▸ DATASET EXCERPT
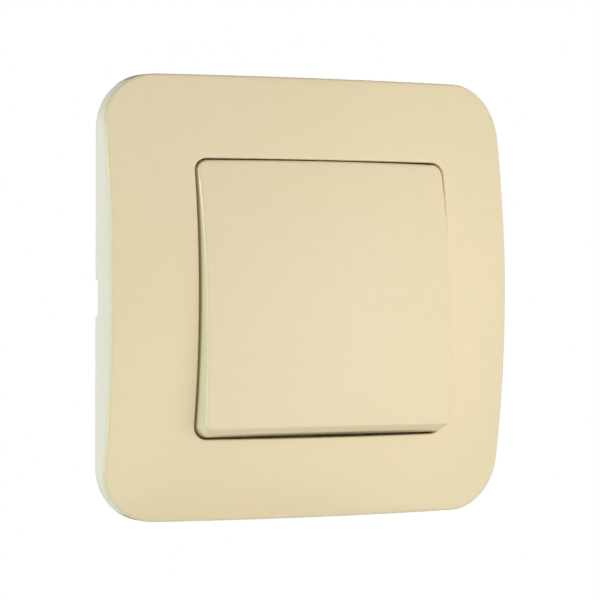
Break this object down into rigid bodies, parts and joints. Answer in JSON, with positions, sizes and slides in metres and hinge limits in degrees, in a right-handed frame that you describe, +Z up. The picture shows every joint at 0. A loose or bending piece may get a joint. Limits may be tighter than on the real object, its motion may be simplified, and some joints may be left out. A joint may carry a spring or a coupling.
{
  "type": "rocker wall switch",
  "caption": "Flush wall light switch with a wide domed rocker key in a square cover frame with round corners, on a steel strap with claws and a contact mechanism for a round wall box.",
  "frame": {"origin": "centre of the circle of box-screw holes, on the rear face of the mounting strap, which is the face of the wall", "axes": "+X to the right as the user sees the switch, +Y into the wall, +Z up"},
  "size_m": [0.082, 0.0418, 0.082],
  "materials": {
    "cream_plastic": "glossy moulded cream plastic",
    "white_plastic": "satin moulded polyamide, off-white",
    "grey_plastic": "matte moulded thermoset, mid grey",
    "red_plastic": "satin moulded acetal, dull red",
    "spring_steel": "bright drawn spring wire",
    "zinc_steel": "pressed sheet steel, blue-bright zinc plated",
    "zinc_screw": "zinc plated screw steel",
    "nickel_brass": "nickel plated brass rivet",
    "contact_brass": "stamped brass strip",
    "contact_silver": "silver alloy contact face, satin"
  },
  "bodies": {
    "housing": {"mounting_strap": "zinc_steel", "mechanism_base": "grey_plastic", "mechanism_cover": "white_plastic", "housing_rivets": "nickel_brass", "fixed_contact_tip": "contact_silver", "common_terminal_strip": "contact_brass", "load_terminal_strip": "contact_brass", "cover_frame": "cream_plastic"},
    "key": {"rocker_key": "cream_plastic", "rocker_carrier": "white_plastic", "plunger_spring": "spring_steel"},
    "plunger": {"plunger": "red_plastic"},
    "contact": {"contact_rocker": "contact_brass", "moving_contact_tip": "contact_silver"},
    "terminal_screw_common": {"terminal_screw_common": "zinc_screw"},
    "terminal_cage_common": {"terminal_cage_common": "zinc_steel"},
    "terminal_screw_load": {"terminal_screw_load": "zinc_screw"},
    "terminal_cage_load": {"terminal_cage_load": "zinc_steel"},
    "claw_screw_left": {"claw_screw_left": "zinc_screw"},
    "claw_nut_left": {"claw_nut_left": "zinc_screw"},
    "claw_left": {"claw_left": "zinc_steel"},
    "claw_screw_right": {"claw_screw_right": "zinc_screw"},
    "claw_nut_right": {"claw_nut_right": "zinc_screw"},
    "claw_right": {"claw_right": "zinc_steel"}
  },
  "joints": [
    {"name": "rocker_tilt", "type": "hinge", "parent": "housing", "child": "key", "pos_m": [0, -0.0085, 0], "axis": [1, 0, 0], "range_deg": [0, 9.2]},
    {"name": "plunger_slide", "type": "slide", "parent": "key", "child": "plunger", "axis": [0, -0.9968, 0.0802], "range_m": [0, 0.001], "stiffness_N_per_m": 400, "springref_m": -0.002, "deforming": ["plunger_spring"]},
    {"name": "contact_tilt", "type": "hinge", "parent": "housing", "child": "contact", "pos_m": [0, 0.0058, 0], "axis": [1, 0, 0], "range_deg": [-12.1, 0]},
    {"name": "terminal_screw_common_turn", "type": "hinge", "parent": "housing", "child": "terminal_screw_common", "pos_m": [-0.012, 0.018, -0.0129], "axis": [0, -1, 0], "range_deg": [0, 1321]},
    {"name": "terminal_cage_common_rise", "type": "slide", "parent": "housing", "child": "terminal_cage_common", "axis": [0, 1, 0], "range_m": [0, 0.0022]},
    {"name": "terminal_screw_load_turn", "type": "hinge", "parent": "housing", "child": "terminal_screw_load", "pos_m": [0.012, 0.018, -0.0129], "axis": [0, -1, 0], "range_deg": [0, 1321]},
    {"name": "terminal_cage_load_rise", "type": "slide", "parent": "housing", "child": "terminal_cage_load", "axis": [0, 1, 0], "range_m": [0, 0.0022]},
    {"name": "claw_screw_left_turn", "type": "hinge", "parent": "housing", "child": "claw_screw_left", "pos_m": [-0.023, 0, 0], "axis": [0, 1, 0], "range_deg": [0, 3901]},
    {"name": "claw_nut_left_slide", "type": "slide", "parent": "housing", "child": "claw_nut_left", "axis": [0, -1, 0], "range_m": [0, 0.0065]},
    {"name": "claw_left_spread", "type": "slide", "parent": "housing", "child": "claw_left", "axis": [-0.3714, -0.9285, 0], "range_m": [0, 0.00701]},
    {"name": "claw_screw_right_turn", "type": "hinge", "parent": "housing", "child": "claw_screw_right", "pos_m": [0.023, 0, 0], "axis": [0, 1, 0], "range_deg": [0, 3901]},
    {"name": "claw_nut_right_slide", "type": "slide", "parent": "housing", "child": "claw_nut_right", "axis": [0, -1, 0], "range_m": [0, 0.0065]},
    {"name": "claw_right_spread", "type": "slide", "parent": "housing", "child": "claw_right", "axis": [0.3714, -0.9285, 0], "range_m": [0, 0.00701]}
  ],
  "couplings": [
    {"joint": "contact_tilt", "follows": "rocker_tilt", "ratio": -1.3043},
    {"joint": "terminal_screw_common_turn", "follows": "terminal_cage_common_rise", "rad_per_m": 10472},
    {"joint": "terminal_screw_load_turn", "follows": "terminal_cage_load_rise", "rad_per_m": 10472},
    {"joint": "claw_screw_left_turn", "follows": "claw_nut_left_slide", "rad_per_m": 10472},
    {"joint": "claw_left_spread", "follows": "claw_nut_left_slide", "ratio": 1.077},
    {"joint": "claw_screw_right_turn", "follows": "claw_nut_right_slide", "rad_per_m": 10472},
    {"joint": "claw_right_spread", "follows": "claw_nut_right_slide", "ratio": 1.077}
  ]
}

▸ YOUR GOAL
Output the listing above exactly as it appears.

▸ SOLUTION TO THE EXERCISE
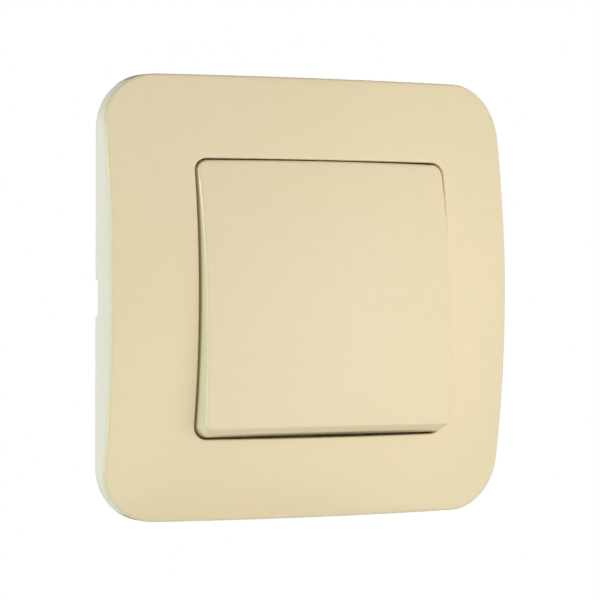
Break this object down into rigid bodies, parts and joints. Answer in JSON, with positions, sizes and slides in metres and hinge limits in degrees, in a right-handed frame that you describe, +Z up. The picture shows every joint at 0. A loose or bending piece may get a joint. Limits may be tighter than on the real object, its motion may be simplified, and some joints may be left out. A joint may carry a spring or a coupling.
{
  "type": "rocker wall switch",
  "caption": "Flush wall light switch with a wide domed rocker key in a square cover frame with round corners, on a steel strap with claws and a contact mechanism for a round wall box.",
  "frame": {"origin": "centre of the circle of box-screw holes, on the rear face of the mounting strap, which is the face of the wall", "axes": "+X to the right as the user sees the switch, +Y into the wall, +Z up"},
  "size_m": [0.082, 0.0418, 0.082],
  "materials": {
    "cream_plastic": "glossy moulded cream plastic",
    "white_plastic": "satin moulded polyamide, off-white",
    "grey_plastic": "matte moulded thermoset, mid grey",
    "red_plastic": "satin moulded acetal, dull red",
    "spring_steel": "bright drawn spring wire",
    "zinc_steel": "pressed sheet steel, blue-bright zinc plated",
    "zinc_screw": "zinc plated screw steel",
    "nickel_brass": "nickel plated brass rivet",
    "contact_brass": "stamped brass strip",
    "contact_silver": "silver alloy contact face, satin"
  },
  "bodies": {
    "housing": {"mounting_strap": "zinc_steel", "mechanism_base": "grey_plastic", "mechanism_cover": "white_plastic", "housing_rivets": "nickel_brass", "fixed_contact_tip": "contact_silver", "common_terminal_strip": "contact_brass", "load_terminal_strip": "contact_brass", "cover_frame": "cream_plastic"},
    "key": {"rocker_key": "cream_plastic", "rocker_carrier": "white_plastic", "plunger_spring": "spring_steel"},
    "plunger": {"plunger": "red_plastic"},
    "contact": {"contact_rocker": "contact_brass", "moving_contact_tip": "contact_silver"},
    "terminal_screw_common": {"terminal_screw_common": "zinc_screw"},
    "terminal_cage_common": {"terminal_cage_common": "zinc_steel"},
    "terminal_screw_load": {"terminal_screw_load": "zinc_screw"},
    "terminal_cage_load": {"terminal_cage_load": "zinc_steel"},
    "claw_screw_left": {"claw_screw_left": "zinc_screw"},
    "claw_nut_left": {"claw_nut_left": "zinc_screw"},
    "claw_left": {"claw_left": "zinc_steel"},
    "claw_screw_right": {"claw_screw_right": "zinc_screw"},
    "claw_nut_right": {"claw_nut_right": "zinc_screw"},
    "claw_right": {"claw_right": "zinc_steel"}
  },
  "joints": [
    {"name": "rocker_tilt", "type": "hinge", "parent": "housing", "child": "key", "pos_m": [0, -0.0085, 0], "axis": [1, 0, 0], "range_deg": [0, 9.2]},
    {"name": "plunger_slide", "type": "slide", "parent": "key", "child": "plunger", "axis": [0, -0.9968, 0.0802], "range_m": [0, 0.001], "stiffness_N_per_m": 400, "springref_m": -0.002, "deforming": ["plunger_spring"]},
    {"name": "contact_tilt", "type": "hinge", "parent": "housing", "child": "contact", "pos_m": [0, 0.0058, 0], "axis": [1, 0, 0], "range_deg": [-12.1, 0]},
    {"name": "terminal_screw_common_turn", "type": "hinge", "parent": "housing", "child": "terminal_screw_common", "pos_m": [-0.012, 0.018, -0.0129], "axis": [0, -1, 0], "range_deg": [0, 1321]},
    {"name": "terminal_cage_common_rise", "type": "slide", "parent": "housing", "child": "terminal_cage_common", "axis": [0, 1, 0], "range_m": [0, 0.0022]},
    {"name": "terminal_screw_load_turn", "type": "hinge", "parent": "housing", "child": "terminal_screw_load", "pos_m": [0.012, 0.018, -0.0129], "axis": [0, -1, 0], "range_deg": [0, 1321]},
    {"name": "terminal_cage_load_rise", "type": "slide", "parent": "housing", "child": "terminal_cage_load", "axis": [0, 1, 0], "range_m": [0, 0.0022]},
    {"name": "claw_screw_left_turn", "type": "hinge", "parent": "housing", "child": "claw_screw_left", "pos_m": [-0.023, 0, 0], "axis": [0, 1, 0], "range_deg": [0, 3901]},
    {"name": "claw_nut_left_slide", "type": "slide", "parent": "housing", "child": "claw_nut_left", "axis": [0, -1, 0], "range_m": [0, 0.0065]},
    {"name": "claw_left_spread", "type": "slide", "parent": "housing", "child": "claw_left", "axis": [-0.3714, -0.9285, 0], "range_m": [0, 0.00701]},
    {"name": "claw_screw_right_turn", "type": "hinge", "parent": "housing", "child": "claw_screw_right", "pos_m": [0.023, 0, 0], "axis": [0, 1, 0], "range_deg": [0, 3901]},
    {"name": "claw_nut_right_slide", "type": "slide", "parent": "housing", "child": "claw_nut_right", "axis": [0, -1, 0], "range_m": [0, 0.0065]},
    {"name": "claw_right_spread", "type": "slide", "parent": "housing", "child": "claw_right", "axis": [0.3714, -0.9285, 0], "range_m": [0, 0.00701]}
  ],
  "couplings": [
    {"joint": "contact_tilt", "follows": "rocker_tilt", "ratio": -1.3043},
    {"joint": "terminal_screw_common_turn", "follows": "terminal_cage_common_rise", "rad_per_m": 10472},
    {"joint": "terminal_screw_load_turn", "follows": "terminal_cage_load_rise", "rad_per_m": 10472},
    {"joint": "claw_screw_left_turn", "follows": "claw_nut_left_slide", "rad_per_m": 10472},
    {"joint": "claw_left_spread", "follows": "claw_nut_left_slide", "ratio": 1.077},
    {"joint": "claw_screw_right_turn", "follows": "claw_nut_right_slide", "rad_per_m": 10472},
    {"joint": "claw_right_spread", "follows": "claw_nut_right_slide", "ratio": 1.077}
  ]
}